The McMahons led WWE (then called the World Wrestling Federation) throughout the timeline of the allegations. Linda McMahon left the company as an executive in 2009. Vince McMahon stayed on until his latest resignation in early 2024, following the sex trafficking lawsuit against him and WWE brought by Janel Grant.

All three defendants requested a hearing in court to make their arguments, which isn’t unusual given the complex legal issues involved. If the judge allowed a hearing, it would likely happen sometime after the deadlines above. A hearing would give attorneys for both sides the opportunity to make their arguments in person and respond to questions from the judge.

Defendants say the lawsuit doesn’t belong in Maryland

Each of the defendants emphasizes that they don’t reside in Maryland and that none of the plaintiffs live in Maryland.

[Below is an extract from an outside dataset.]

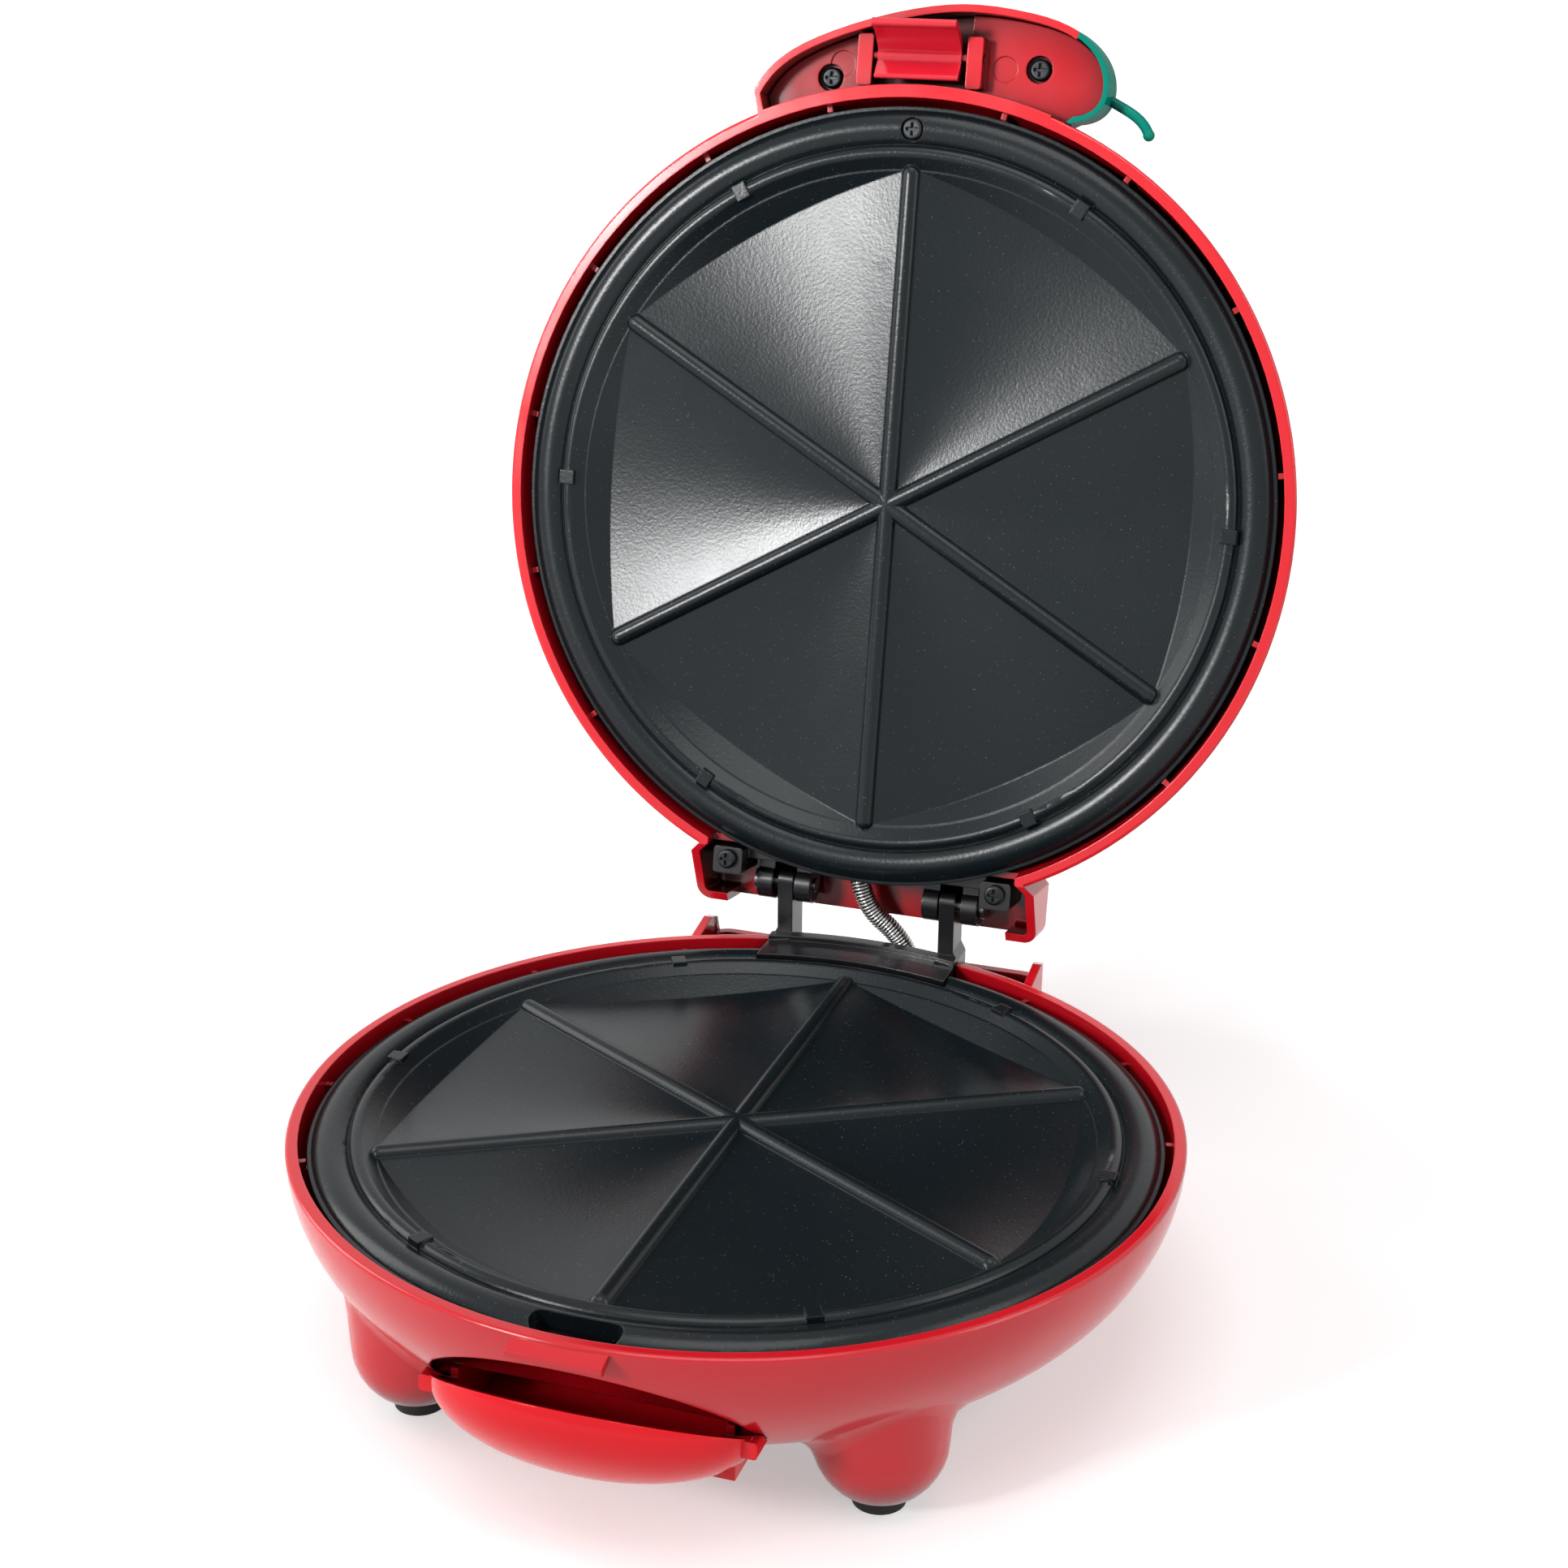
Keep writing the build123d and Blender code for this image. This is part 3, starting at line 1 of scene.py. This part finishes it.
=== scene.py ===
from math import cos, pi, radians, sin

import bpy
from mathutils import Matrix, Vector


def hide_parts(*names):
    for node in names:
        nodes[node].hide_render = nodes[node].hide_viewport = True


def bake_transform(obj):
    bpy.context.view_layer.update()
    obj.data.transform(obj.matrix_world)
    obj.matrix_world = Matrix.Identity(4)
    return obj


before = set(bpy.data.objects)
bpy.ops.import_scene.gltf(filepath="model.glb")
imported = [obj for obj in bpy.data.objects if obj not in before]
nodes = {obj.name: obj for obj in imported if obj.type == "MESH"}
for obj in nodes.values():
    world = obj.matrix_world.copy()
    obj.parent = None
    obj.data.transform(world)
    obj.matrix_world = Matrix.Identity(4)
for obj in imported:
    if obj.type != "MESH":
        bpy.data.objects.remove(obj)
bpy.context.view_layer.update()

# %% [markdown]
# A quesadilla maker, dressed for its portrait.
# The machine is a red clam shell: a bowl on four round legs, a domed lid, and a black cooking plate in
# each half. The solids arrive ready-made and already in place, in metres. This lesson is about light and
# finishes, and about the one piece that is too fine for a solid: the wound steel conduit at the hinge.

print("pieces from the workshop:", len(nodes))

# %% [markdown]
# The camera stands a little to the right of the machine and looks down at it. A camera can be aimed by
# hand, by a constraint or by numbers. Numbers are used here, because a likeness needs the place, the
# heading and the lens to agree, and a place, three angles and a focal length say all of it.

# %% Camera
CAMERA_AT = Vector((0.2015, -0.58575, 0.3693))
AZIMUTH, ELEVATION, ROLL = radians(18.71), radians(20.32), radians(0.53)
LENS_MM = 59.24

outward = Vector((sin(AZIMUTH) * cos(ELEVATION), -cos(AZIMUTH) * cos(ELEVATION), sin(ELEVATION)))
level_right = Vector((cos(AZIMUTH), sin(AZIMUTH), 0))
level_up = outward.cross(level_right)
image_right = level_right * cos(ROLL) + level_up * sin(ROLL)
image_up = level_up * cos(ROLL) - level_right * sin(ROLL)
turn = Matrix((image_right, image_up, outward)).transposed()

camera_data = bpy.data.cameras.new("camera")
camera_data.lens = LENS_MM
camera_data.clip_start = 0.01
camera = bpy.data.objects.new("camera", camera_data)
camera.matrix_world = Matrix.Translation(CAMERA_AT) @ turn.to_4x4()
bpy.context.scene.collection.objects.link(camera)
bpy.context.scene.camera = camera
bpy.context.scene.view_settings.view_transform = "Standard"
print("camera looks along", [round(-v, 3) for v in outward])

# %% [markdown]
# A studio for a glossy red thing has three parts: a white surround, which the gloss mirrors, a few soft
# boxes, which draw the long highlights, and a floor that fades to white but keeps the shadow.
# The surround and the floor glow only for rays that look at them, so they never light the machine. A
# Light Path node tells the two apart.

# %% Helpers for shader trees
def empty_tree(owner):
    """Switch an owner's nodes on and clear them."""
    owner.use_nodes = True
    owner.node_tree.nodes.clear()
    return owner.node_tree


def node(tree, kind, **sockets):
    """Add a node and set its plain inputs by name."""
    made = tree.nodes.new(kind)
    for socket, value in sockets.items():
        made.inputs[socket.replace("_", " ")].default_value = value
    return made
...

Vince McMahon lives in Connecticut. Linda McMahon has homes in Connecticut. WWE is headquartered in Connecticut and incorporated in Delaware. The John Does are from Massachusetts, Pennsylvania, Florida, Mississippi, and Nevada. Linda McMahon admits she had an apartment in Maryland from 1970 to 1972, but that was years before the alleged abuse occurred.

Maryland’s jurisdictional role is important, mainly because of a recent law that lifted any time limits on filing child sexual abuse claims. Most other states have statutes of limitations that would make it difficult or impossible for these plaintiffs to bring their claims to court.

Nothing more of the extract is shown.